Claudinha ੴ disse...

É um prazer ler e reler seus contos, meu amigo.
Neste caso, um retrato de tantas situações comuns, quando a convivência e a dureza do dia a dia nos cegam quanto às necessidades do outro e os desfechos podem ser indesejados. Envolvente, como sempre.
Um beijo!

Mariazita disse...

Querido Francisco
Preciso estar mais atenta, já que você não publica sempre à terça-feira, como habitualmente fazia, nem à segunda, como me comunicou :)
Gostei imenso deste seu conto. A escrita, em si, é, como se sabe, muito boa.
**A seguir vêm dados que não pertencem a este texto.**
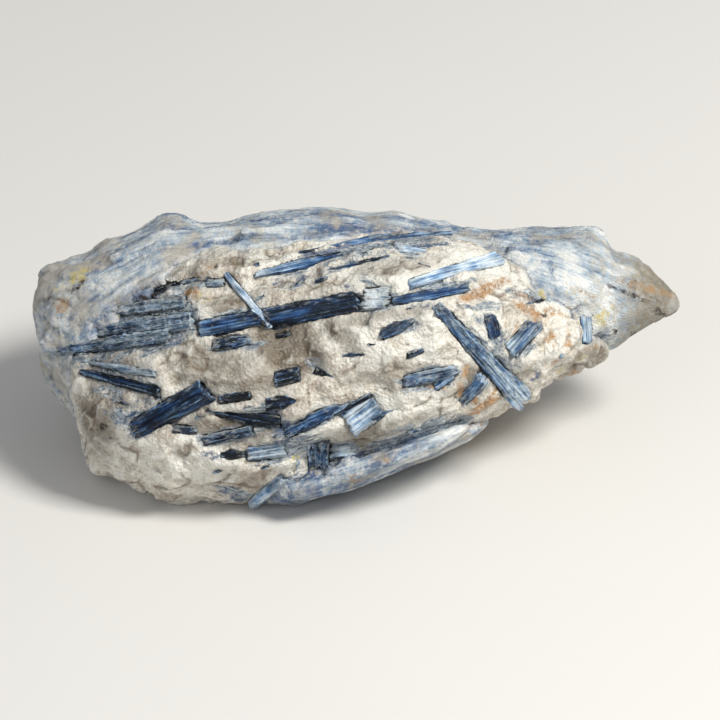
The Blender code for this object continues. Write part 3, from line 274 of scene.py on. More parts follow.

O conteúdo é igualmente bom.
A análise que vc faz do evoluir dos sentimentos é muito correcta.
"que o ardor do amor tivesse arrefecido com a passagem do tempo, como acontece a toda união, por mais forte que seja." - em minha opinião esse ardor do amor é substituído por uma intensa e forte amizade, companheirismo, compreensão... sentimentos que se mantêm inalteráveis até ao final de nossas vidas.
Gostei muito do conto e do seu final inesperado.

Beijinhos
Mariazita

DILERMArtins disse...

Mas bah, Sobreira.
Seu conto doeu em mim ao reconhecer que histórias assim repetem-se no cotidiano. Amores antigos deveriam sempre trazer paz, mãos dadas, caminho único...
Obrigad por nos brindar com mais essa jóia.